I am grateful to God for our board members—almost 100 individuals in the 16 countries where Chosen People Ministries does its work. I am grateful to God for the bravery of our staff in Israel and for the ways in which they have ministered throughout the war and continue to do so through our relief efforts. I am grateful to God for our Messianic centers in Jewish neighborhoods around the world:  in Brooklyn, Manhattan, Jerusalem, Tel Aviv, London, Germany, Argentina, Canada, and Australia. 

I am grateful to God for the thousands of Jewish people who heard about Jesus through the witness of our staff and our online campaigns, such as Isaiah 53 in Israel and Argentina. I believe we have broken new ground and I want to thank God for all He has done.

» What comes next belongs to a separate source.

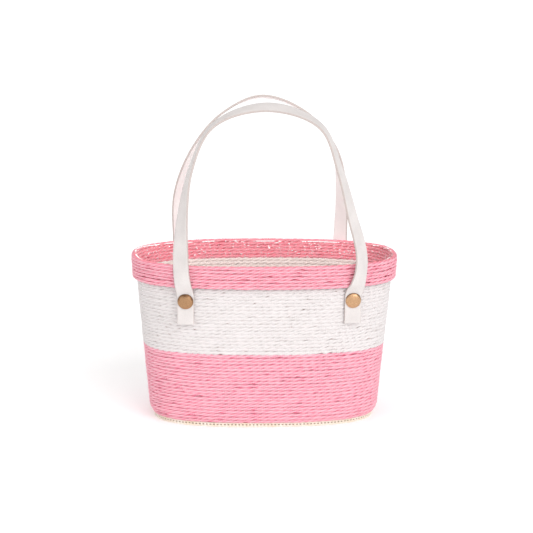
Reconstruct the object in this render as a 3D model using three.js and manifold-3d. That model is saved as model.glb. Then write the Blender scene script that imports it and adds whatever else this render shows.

I am grateful to God for the Messianic congregations and congregational leaders who are part of the Chosen People Ministries team. We are in the process of either planting or leading forty Messianic congregations around the world. Not only are Jewish people worshiping the Lord in a comfortable setting, but they have a place to bring their seeking relatives and friends to hear the Good News of the Messiah in a Jewish way. 

I am grateful to God for the families of our terrific staff around the world. They have endured sacrifice and hardship, and exemplified Chesed—
covenant faithfulness—as I see husbands and wives and children stand for the Lord by supporting and participating in the service of their loved ones. 

I am grateful to God for faithful donors, prayer partners, and volunteers. Without you, we could not do this great work of reaching Jewish people for the Messiah Jesus.

Ultimately, I am grateful to God because He is good and He is faithful.
I know that He will keep His covenant promises, and that our ministry will continue to be blessed as we reach our Jewish people with the Good News of Jesus the Messiah. 

Have a very happy Thanksgiving, and thank you so much for including Chosen People Ministries as part of your family.